AIM OF THE TASK:
Every line in the listing is to be echoed verbatim.

GIVEN MATERIAL:
________________________
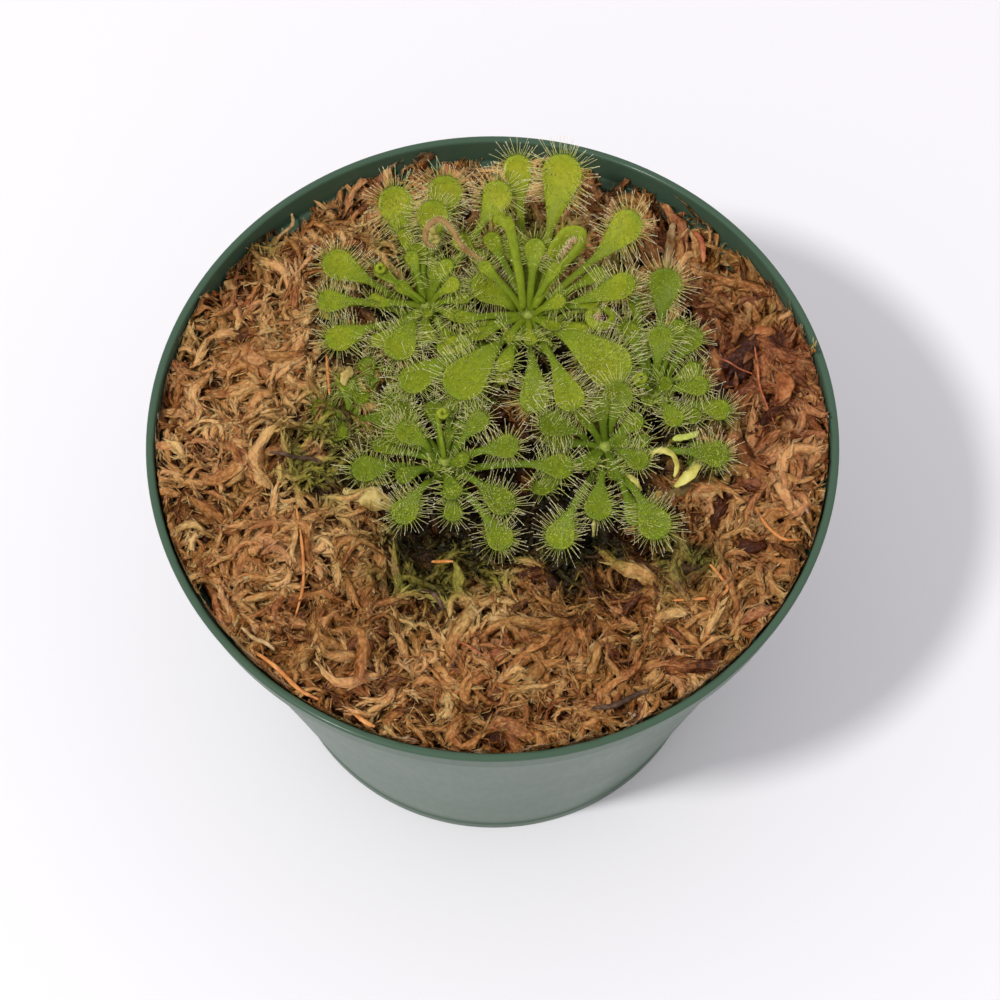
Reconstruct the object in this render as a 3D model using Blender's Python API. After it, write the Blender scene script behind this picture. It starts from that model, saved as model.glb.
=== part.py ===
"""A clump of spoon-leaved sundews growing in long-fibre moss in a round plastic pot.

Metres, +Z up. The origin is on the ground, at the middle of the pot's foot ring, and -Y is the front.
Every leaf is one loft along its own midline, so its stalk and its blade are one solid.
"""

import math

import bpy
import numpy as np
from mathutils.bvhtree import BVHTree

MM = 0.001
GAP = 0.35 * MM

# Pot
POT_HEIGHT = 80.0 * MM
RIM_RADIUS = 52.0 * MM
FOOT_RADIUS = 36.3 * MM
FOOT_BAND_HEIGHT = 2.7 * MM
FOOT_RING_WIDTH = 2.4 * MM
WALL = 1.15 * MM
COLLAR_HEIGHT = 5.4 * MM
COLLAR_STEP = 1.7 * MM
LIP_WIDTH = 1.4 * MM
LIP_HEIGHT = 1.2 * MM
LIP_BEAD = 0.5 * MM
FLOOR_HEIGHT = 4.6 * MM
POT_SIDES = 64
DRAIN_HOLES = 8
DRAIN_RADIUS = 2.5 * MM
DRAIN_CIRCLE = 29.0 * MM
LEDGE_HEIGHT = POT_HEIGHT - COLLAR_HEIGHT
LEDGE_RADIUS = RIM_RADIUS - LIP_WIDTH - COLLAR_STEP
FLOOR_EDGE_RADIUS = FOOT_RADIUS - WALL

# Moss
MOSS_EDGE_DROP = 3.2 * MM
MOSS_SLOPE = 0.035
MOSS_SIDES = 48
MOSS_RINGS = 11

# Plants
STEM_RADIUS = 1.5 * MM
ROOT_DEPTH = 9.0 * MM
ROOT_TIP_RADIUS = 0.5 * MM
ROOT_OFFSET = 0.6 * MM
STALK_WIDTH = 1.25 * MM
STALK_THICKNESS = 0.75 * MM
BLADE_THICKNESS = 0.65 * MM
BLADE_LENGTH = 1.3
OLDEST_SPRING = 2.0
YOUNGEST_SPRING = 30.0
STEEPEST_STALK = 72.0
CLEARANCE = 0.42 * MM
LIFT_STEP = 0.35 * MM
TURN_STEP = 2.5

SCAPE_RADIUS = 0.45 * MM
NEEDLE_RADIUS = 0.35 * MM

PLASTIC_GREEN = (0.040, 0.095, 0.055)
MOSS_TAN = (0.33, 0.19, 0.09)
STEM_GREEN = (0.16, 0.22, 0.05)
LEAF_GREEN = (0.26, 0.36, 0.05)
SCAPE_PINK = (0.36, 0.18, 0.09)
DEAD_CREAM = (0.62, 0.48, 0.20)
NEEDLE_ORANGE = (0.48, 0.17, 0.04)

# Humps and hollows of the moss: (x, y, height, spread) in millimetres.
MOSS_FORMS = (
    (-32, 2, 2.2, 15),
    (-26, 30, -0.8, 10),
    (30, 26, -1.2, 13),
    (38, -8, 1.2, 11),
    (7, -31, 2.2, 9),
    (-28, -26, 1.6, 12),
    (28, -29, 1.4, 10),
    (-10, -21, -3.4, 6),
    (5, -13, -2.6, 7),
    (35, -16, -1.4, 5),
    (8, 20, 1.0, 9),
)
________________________
FINISHED EXERCISE:
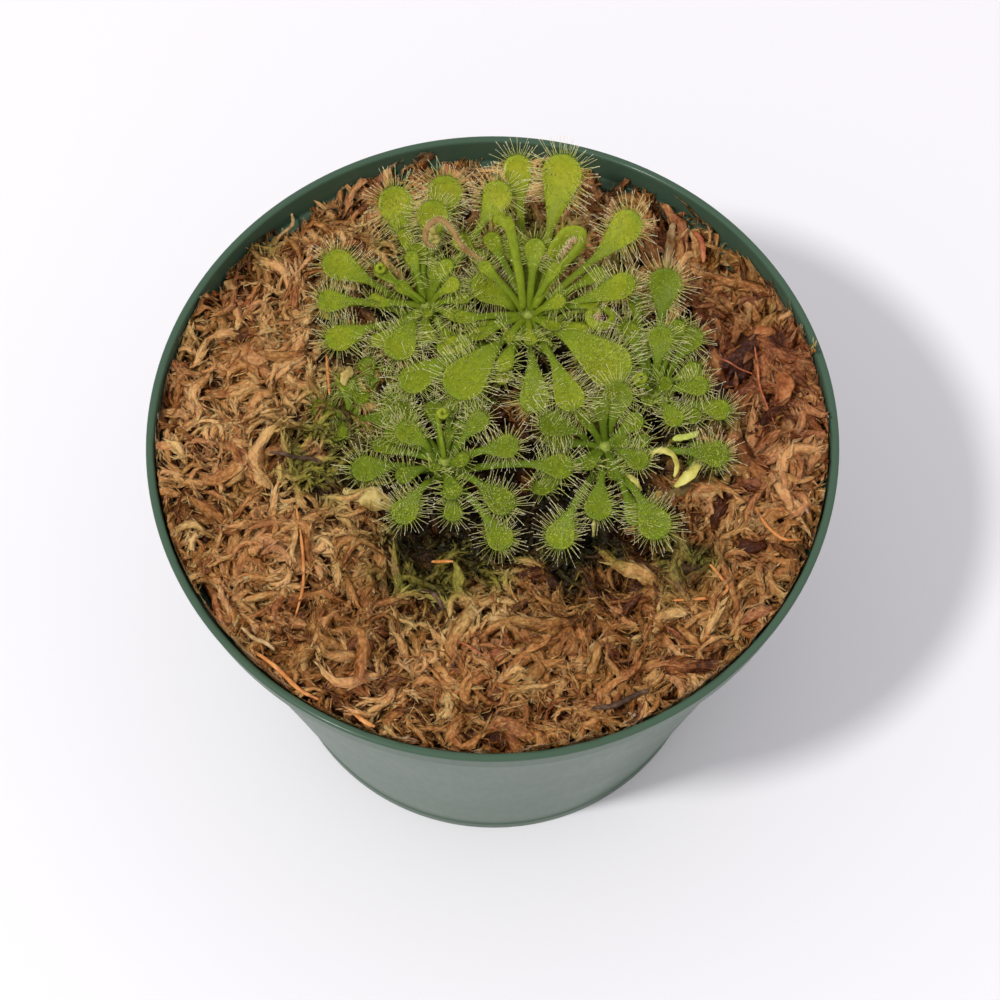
Reconstruct the object in this render as a 3D model using Blender's Python API. After it, write the Blender scene script behind this picture. It starts from that model, saved as model.glb.
=== part.py ===
"""A clump of spoon-leaved sundews growing in long-fibre moss in a round plastic pot.

Metres, +Z up. The origin is on the ground, at the middle of the pot's foot ring, and -Y is the front.
Every leaf is one loft along its own midline, so its stalk and its blade are one solid.
"""

import math

import bpy
import numpy as np
from mathutils.bvhtree import BVHTree

MM = 0.001
GAP = 0.35 * MM

# Pot
POT_HEIGHT = 80.0 * MM
RIM_RADIUS = 52.0 * MM
FOOT_RADIUS = 36.3 * MM
FOOT_BAND_HEIGHT = 2.7 * MM
FOOT_RING_WIDTH = 2.4 * MM
WALL = 1.15 * MM
COLLAR_HEIGHT = 5.4 * MM
COLLAR_STEP = 1.7 * MM
LIP_WIDTH = 1.4 * MM
LIP_HEIGHT = 1.2 * MM
LIP_BEAD = 0.5 * MM
FLOOR_HEIGHT = 4.6 * MM
POT_SIDES = 64
DRAIN_HOLES = 8
DRAIN_RADIUS = 2.5 * MM
DRAIN_CIRCLE = 29.0 * MM
LEDGE_HEIGHT = POT_HEIGHT - COLLAR_HEIGHT
LEDGE_RADIUS = RIM_RADIUS - LIP_WIDTH - COLLAR_STEP
FLOOR_EDGE_RADIUS = FOOT_RADIUS - WALL

# Moss
MOSS_EDGE_DROP = 3.2 * MM
MOSS_SLOPE = 0.035
MOSS_SIDES = 48
MOSS_RINGS = 11

# Plants
STEM_RADIUS = 1.5 * MM
ROOT_DEPTH = 9.0 * MM
ROOT_TIP_RADIUS = 0.5 * MM
ROOT_OFFSET = 0.6 * MM
STALK_WIDTH = 1.25 * MM
STALK_THICKNESS = 0.75 * MM
BLADE_THICKNESS = 0.65 * MM
BLADE_LENGTH = 1.3
OLDEST_SPRING = 2.0
YOUNGEST_SPRING = 30.0
STEEPEST_STALK = 72.0
CLEARANCE = 0.42 * MM
LIFT_STEP = 0.35 * MM
TURN_STEP = 2.5

SCAPE_RADIUS = 0.45 * MM
NEEDLE_RADIUS = 0.35 * MM

PLASTIC_GREEN = (0.040, 0.095, 0.055)
MOSS_TAN = (0.33, 0.19, 0.09)
STEM_GREEN = (0.16, 0.22, 0.05)
LEAF_GREEN = (0.26, 0.36, 0.05)
SCAPE_PINK = (0.36, 0.18, 0.09)
DEAD_CREAM = (0.62, 0.48, 0.20)
NEEDLE_ORANGE = (0.48, 0.17, 0.04)

# Humps and hollows of the moss: (x, y, height, spread) in millimetres.
MOSS_FORMS = (
    (-32, 2, 2.2, 15),
    (-26, 30, -0.8, 10),
    (30, 26, -1.2, 13),
    (38, -8, 1.2, 11),
    (7, -31, 2.2, 9),
    (-28, -26, 1.6, 12),
    (28, -29, 1.4, 10),
    (-10, -21, -3.4, 6),
    (5, -13, -2.6, 7),
    (35, -16, -1.4, 5),
    (8, 20, 1.0, 9),
)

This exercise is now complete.